I so admire people who stride forward with confidence and courage. It's okay with me that it is often just a goal, because at least it is something I can imagine, if not quite enact. It is probably sometimes scary for those people too, but something is an override for them. Protecting the weak or innocent, preserving something irreplaceable, or just seeing injustice and not being able to live with it, are all reasons people act. Seldom are we called to dive into freezing water but sometimes we can imagine cases where we would do that. I remember when we were rafting when my son was little and he fell off. I didn't even think before falling off with him, even though of course that was not what the guide thought was a good idea at all. For him, two people to rescue, but for me, only one. I didn't even have a thought first, as I remember it, but I expect I did. It was I am connected to my child. A simple thought.
But it is not always that clear, and sometimes we just have to realign with our values and take those small steps forward. I made a lot of rules for myself in the past few years of navigating my organizations and community, that were based in my values but were mostly about protecting my own self, from predation but also from the ways I know that I could serve to be inadequate.

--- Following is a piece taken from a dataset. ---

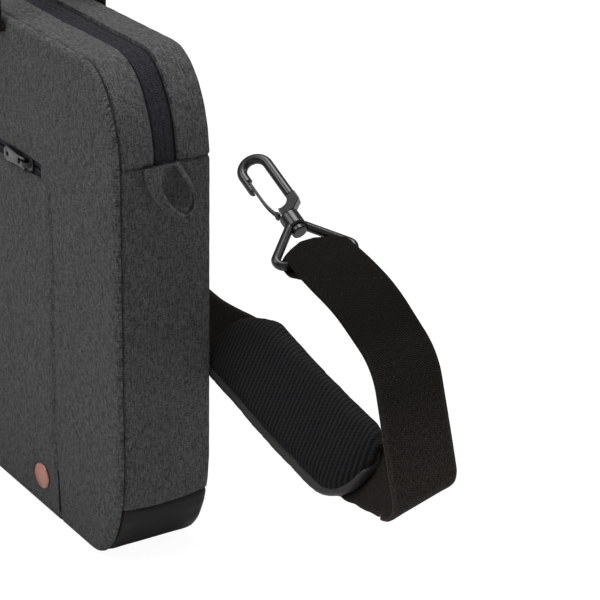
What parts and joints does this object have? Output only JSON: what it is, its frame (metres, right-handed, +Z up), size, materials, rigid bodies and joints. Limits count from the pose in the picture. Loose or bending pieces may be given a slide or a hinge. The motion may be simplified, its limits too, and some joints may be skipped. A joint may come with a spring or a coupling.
{
  "type": "camera bag",
  "caption": "Slim soft camera bag with a zip mouth, front pocket, side loops, carry handles and a webbing shoulder strap with pad and swivel hooks.",
  "frame": {"origin": "centre of the base, on the surface the bag stands on", "axes": "+X to the right of the front face, +Y from the front face to the back, +Z up"},
  "size_m": [0.6727, 0.1159, 0.395],
  "materials": {
    "grey_fabric": "dark grey two-tone woven polyester",
    "coated_base": "black smooth coated fabric",
    "zip_tape": "black reverse-coil zip tape",
    "slider_metal": "black lacquered zinc",
    "lining": "mid grey lining",
    "board": "black stiffener sheet",
    "copper": "satin copper",
    "black_webbing": "ribbed black webbing",
    "pad_mesh": "black ribbed spacer mesh",
    "pad_edge": "black binding",
    "black_plastic": "satin black acetal"
  },
  "bodies": {
    "bag": {"back_panel": "grey_fabric", "front_panel": "grey_fabric", "pocket_panel": "grey_fabric", "pocket_lining": "lining", "pocket_zip_tape": "zip_tape", "badge": "copper", "badge_washer": "copper", "seam_tab": "grey_fabric", "side_gusset_right": "grey_fabric", "side_gusset_left": "grey_fabric", "bottom_panel": "coated_base", "zip_gusset_back": "grey_fabric", "zip_tape_back": "zip_tape", "seam_binding_back": "lining", "seam_binding_front": "lining", "base_board": "board", "padded_sleeve": "lining", "divider_right": "lining", "divider_left": "lining", "strap_webbing_right": "black_webbing", "strap_webbing_left": "black_webbing", "shoulder_pad": "pad_mesh", "pad_binding": "pad_edge"},
    "mouth": {"upper_front_panel": "grey_fabric", "zip_gusset_front": "grey_fabric", "zip_tape_front": "zip_tape"},
    "slider_right": {"zip_slider_right": "slider_metal"},
    "slider_left": {"zip_slider_left": "slider_metal"},
    "pull_right": {"zip_pull_right": "slider_metal"},
    "pull_left": {"zip_pull_left": "slider_metal"},
    "pocket_slider": {"pocket_slider": "slider_metal"},
    "pocket_pull": {"pocket_pull": "slider_metal"},
    "handle_front": {"carry_handle_front": "black_webbing", "handle_grip_front": "pad_mesh"},
    "handle_back": {"carry_handle_back": "black_webbing", "handle_grip_back": "pad_mesh"},
    "loop_right": {"side_loop_right": "grey_fabric"},
    "loop_left": {"side_loop_left": "grey_fabric"},
    "right_hook_frame": {"hook_loop_right": "black_plastic"},
    "right_hook": {"hook_body_right": "black_plastic"},
    "right_gate": {"hook_gate_right": "black_plastic"},
    "left_hook_frame": {"hook_loop_left": "black_plastic"},
    "left_hook": {"hook_body_left": "black_plastic"},
    "left_gate": {"hook_gate_left": "black_plastic"},
    "adjuster": {"strap_adjuster": "black_plastic"}
  },
  "joints": [
    {"name": "mouth_opening", "type": "hinge", "parent": "bag", "child": "mouth", "pos_m": [0, -0.03, 0.24515], "axis": [1, 0, 0], "range_deg": [0, 40]},
    {"name": "zip_slider_right_travel", "type": "slide", "parent": "mouth", "child": "slider_right", "axis": [1, 0, 0], "range_m": [0, 0.12]},
    {"name": "zip_pull_right_flip", "type": "hinge", "parent": "slider_right", "child": "pull_right", "pos_m": [0.008, 0.002, 0.3022], "axis": [0, -1, 0], "range_deg": [0, 165]},
    {"name": "zip_slider_left_travel", "type": "slide", "parent": "mouth", "child": "slider_left", "axis": [-1, 0, 0], "range_m": [0, 0.12]},
    {"name": "zip_pull_left_flip", "type": "hinge", "parent": "slider_left", "child": "pull_left", "pos_m": [-0.008, 0.002, 0.3022], "axis": [0, 1, 0], "range_deg": [0, 165]},
    {"name": "pocket_slider_travel", "type": "slide", "parent": "bag", "child": "pocket_slider", "axis": [-1, 0, 0], "range_m": [0, 0.2]},
    {"name": "pocket_pull_flip", "type": "hinge", "parent": "pocket_slider", "child": "pocket_pull", "pos_m": [0.1, -0.0322, 0.22], "axis": [0, 0, 1], "range_deg": [0, 165]},
    {"name": "front_handle_fold", "type": "hinge", "parent": "mouth", "child": "handle_front", "pos_m": [0, -0.0336, 0.292], "axis": [1, 0, 0], "range_deg": [0, 132]},
    {"name": "back_handle_fold", "type": "hinge", "parent": "bag", "child": "handle_back", "pos_m": [0, 0.0336, 0.292], "axis": [-1, 0, 0], "range_deg": [0, 172]},
    {"name": "side_loop_right_lift", "type": "hinge", "parent": "bag", "child": "loop_right", "pos_m": [0.2003, 0, 0.2447], "axis": [0, -1, 0], "range_deg": [0, 85]},
    {"name": "side_loop_left_lift", "type": "hinge", "parent": "bag", "child": "loop_left", "pos_m": [-0.2003, 0, 0.2447], "axis": [0, 1, 0], "range_deg": [-0.5, 0.5]},
    {"name": "right_hook_swing", "type": "hinge", "parent": "bag", "child": "right_hook_frame", "pos_m": [0.3507, 0, 0.2436], "axis": [0, 1, 0], "range_deg": [-100, 90]},
    {"name": "right_hook_swivel", "type": "hinge", "parent": "right_hook_frame", "child": "right_hook", "pos_m": [0.33028, 0, 0.25329], "axis": [-0.9033, 0, 0.4289], "continuous": true},
    {"name": "right_gate_spring", "type": "hinge", "parent": "right_hook", "child": "right_gate", "pos_m": [0.31951, -0.00383, 0.25591], "axis": [-0.3696, 0.5075, -0.7783], "range_deg": [0, 14], "stiffness_Nm_per_rad": 0.05},
    {"name": "left_hook_swing", "type": "hinge", "parent": "bag", "child": "left_hook_frame", "pos_m": [-0.22472, 0.06455, 0.18755], "axis": [0.1337, 0.5377, 0.8325], "range_deg": [-0.4, 0.4]},
    {"name": "left_hook_swivel", "type": "hinge", "parent": "left_hook_frame", "child": "left_hook", "pos_m": [-0.22051, 0.04559, 0.19911], "axis": [0.1863, -0.8387, 0.5118], "range_deg": [-6, 6]},
    {"name": "left_gate_spring", "type": "hinge", "parent": "left_hook", "child": "left_gate", "pos_m": [-0.22267, 0.03649, 0.20619], "axis": [0.2868, 0.5446, 0.7881], "range_deg": [0, 14], "stiffness_Nm_per_rad": 0.05},
    {"name": "adjuster_travel", "type": "slide", "parent": "bag", "child": "adjuster", "axis": [0.9902, -0.0376, -0.1347], "range_m": [-0.11, 0.06]}
  ]
}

For instance, I am not a good liar. I have intentionally not developed better lying skills...my own level of self-delusional thinking is plenty on that score, and I catch myself rationalizing and in denial as much as anyone. But trying to deceive another person for my own purposes, not interesting to me. So even though I know that to be honest makes me vulnerable, and it's regularly inconvenient and misunderstood, I just adopted being honest as a core value. I remember doing that a few times. There's a haunting page in my autograph book from about age five, from the mom of my best friend, that read "Oh what a tangled web we weave when first we practice to deceive." It's haunting because it hit home hard, and immediately, and I could not quote any other page in that little book. I worked on that.
And not because I was raised Catholic with a side dish of bad boy mischief, though that main dish of guilt and shame I was served repeatedly was what built my bones, but because I did have a wish to be loved, and she was one of the kind adults I needed to love me. She probably did. I've always been loved far more than I believed I deserved to be. Probably hated that way, too...to be honest.
So I do have a sense of justice about the truth, if not the skills to know how to deal with the liars and cheats. I've heard myself say things like "ordinary people can't fix this." I saw what happened in South Korea with the guy who tried to seize power, when so many people just came out and stood there, witnessing, that the situation was decided and proceeded to justice. I read writers every day who want this to happen in this country, and I know many people do, but it isn't happening. All of us ordinary people are too scared. And it will be inconvenient.
It isn't happening in the microcosm either. Despite the widespread knowledge of insider politics in a couple of my organizations, they keep succeeding in doing their damage. Interestingly, they often use the language and methods of oppressive cultures like white supremacy culture and we fail to put the pieces together and call it out. We are assured that efficiency, common practice, and professionalism are the reasons that things are done, not sense of urgency, power of the few, and only one right way kinds of thinking. Most Americans are so far out of touch with racism and control tactics that it is easy for them to just "assume the best" of the leaders and push down dissent or their own feelings of discomfort when they know something is not quite just or fair. There are always plenty of reasons. But that is being so rapidly destroyed by the insanity of the overreach that it even seems hopeful that the oppression will fall apart. Sometimes evil doesn't win.
And the situations seldom seem important enough to just stop, call them out, and deal with them in a better way. I read in the FFN a letter from the Secretary of the org saying that something their board was doing was unethical and uncommon, and it disenfranchised the members. It didn't change the outcome and I haven't listened to any discussion at the meeting but I heard that some used justifications that they made up and tried to present them as the thoughts of someone who recently died. It sounded like it was beyond shameless. I wonder how many voices were raised. More to the point, what will they do next time? Probably they will change the policies to put the practice into a firmer space, like the bylaws. That's a common tactic for entrenched power. "Let's just change the rules so we can do what we want to do."
And because things like policy are complex, it takes everyone else awhile to catch on to it, if they even bother. So many qualified volunteers have walked away from unfair power dynamics that some of these organizations are hollow enough to resonate like a fallen rotting tree.
Alarms are so loud for me that I experience dissonance every day, am numbed a lot of the time, and just resort to work to ease my discomfort, trying hard to limit input and keep trying to operate as the work piles up. I constantly feel like I might be doing things for the last time. I made myself stop climbing the apple tree...someday I will have to make myself stop climbing the ladder to the roof. Someday I will have to give away my bike. And my trailer. And everything in this house, and my shop, for that matter.
But I don't have to do all that today. I planned a course for something knotty I have to do, and took the first couple of steps, and I will keep working on it no matter how scary it gets. I know I am safe writing about it in my journal, even if I'm no longer safe here, and can't call anyone to talk me down. I know I can do the whole task, when I break it up into steps to take one at a time. I've been here before.
And I will go downtown and stand there when the time really comes. Maybe I'll let myself get herded into the warehouse with the rest of my compatriots. We'll have all the good songs.